Commissioner of Insurance

The senior state insurance regulator responsible for market oversight, consumer protection, and insurer solvency supervision.

A commissioner of insurance is the senior state insurance regulator responsible for market oversight, consumer protection, and insurer solvency supervision. In plain language, this is the public official who oversees how insurance companies, agents, and insurance practices operate within a state.
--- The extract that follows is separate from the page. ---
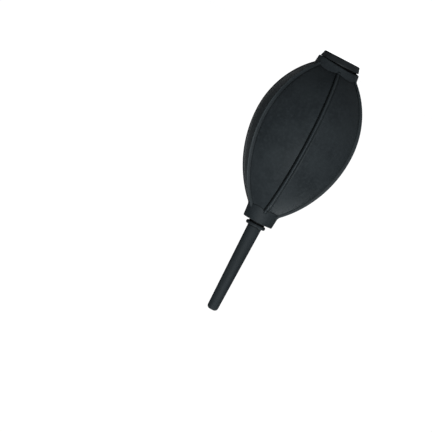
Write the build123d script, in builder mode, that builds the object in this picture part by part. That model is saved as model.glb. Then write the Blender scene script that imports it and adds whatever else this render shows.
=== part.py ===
"""Hand-squeezed dust blower: a ribbed silicone bulb with a pull-out nozzle, a filtered air inlet
in its tail, and a one-way valve at each end.

Millimetres. The blower stands on its flat tail cap, so Z = 0 is the cap's outer face and +Z runs
along the axis to the nozzle's tip. The thumb presses the panel that faces -Y and the fingers
press the one that faces +Y.
"""

from build123d import *
from math import cos, radians, sin, sqrt
import os

# --- Driving dimensions -------------------------------------------------------------------------
OVERALL_LENGTH = 147.1
COLLAR_TOP_Z = 95.4  # end face of the nose collar

# Bulb: six panels between six ribs
PANEL_COUNT = 6
WIDEST_Z = 43.4
WIDEST_PANEL_R = 26.95  # at the middle of a panel
TAIL_JOINT_Z, TAIL_JOINT_R = 6.9, 10.1
NOSE_JOINT_Z, NOSE_JOINT_R = 88.4, 7.9
PANEL_FLATNESS = 28.0  # how far behind the axis each panel's centre of curvature lies
WALL = 2.8
RIB_R = 1.0
RIB_SUNK = 0.1  # depth of a rib's centre below the edge that it follows
RIB_TAIL_Z, RIB_NOSE_Z = 7.7, 88.9

# Collars at the two ends of the bulb
TAIL_COLLAR_Z = 4.2
TAIL_COLLAR_R, TAIL_COLLAR_ROOT_R = 11.7, 12.48
TAIL_COLLAR_ROOT_Z = 9.4
TAIL_BORE_R, TAIL_BOSS_Z = 7.5, 10.5
NOSE_COLLAR_R, NOSE_COLLAR_ROOT_R = 8.2, 8.95
NOSE_COLLAR_ROOT_Z = 87.2
NOSE_BORE_R, NOSE_BOSS_Z = 5.6, 83.5
COLLAR_EDGE = 0.45

# Squeezed panels
SQUEEZE_HALF_WIDTH, SQUEEZE_HALF_HEIGHT = 10.5, 20.0
SQUEEZE_GAP = 0.3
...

What the commissioner does

The exact title and powers vary by jurisdiction, but the role typically includes oversight of:

  • insurer licensing and certificates of authority
  • producer licensing and compliance
  • solvency monitoring and financial examinations
  • rate and form review where state law requires it
  • market conduct enforcement
  • consumer complaints and regulatory investigations

The commissioner is therefore not just a policyholder advocate and not just a financial examiner. The office sits at the center of how the insurance market is supervised.

Why the role matters

Insurance depends on trust that claims will be paid in the future. Because policyholders usually pay premiums long before they need benefits, the state has a strong interest in monitoring insurer solvency and market behavior. The commissioner helps do that by enforcing insurance law, reviewing company practices, and taking action when companies or producers break the rules.

In troubled-company situations, the commissioner’s office may also be involved in rehabilitation, liquidation, guaranty-fund coordination, or other protective measures allowed by law.

Titles and powers vary

Not every jurisdiction uses the exact title commissioner of insurance. Some use titles such as director, superintendent, or commissioner of financial institutions. The core point is the same: insurance regulation in the United States is largely state-based, and the lead regulator’s authority comes from state law.

Practical example

Suppose an insurer shows deteriorating financial ratios, complaint volume rises, and claim-payment practices draw scrutiny. The insurance commissioner may respond through examinations, corrective orders, licensing actions, or other regulatory tools. That oversight helps protect policyholders before a solvency or market-conduct problem becomes even worse.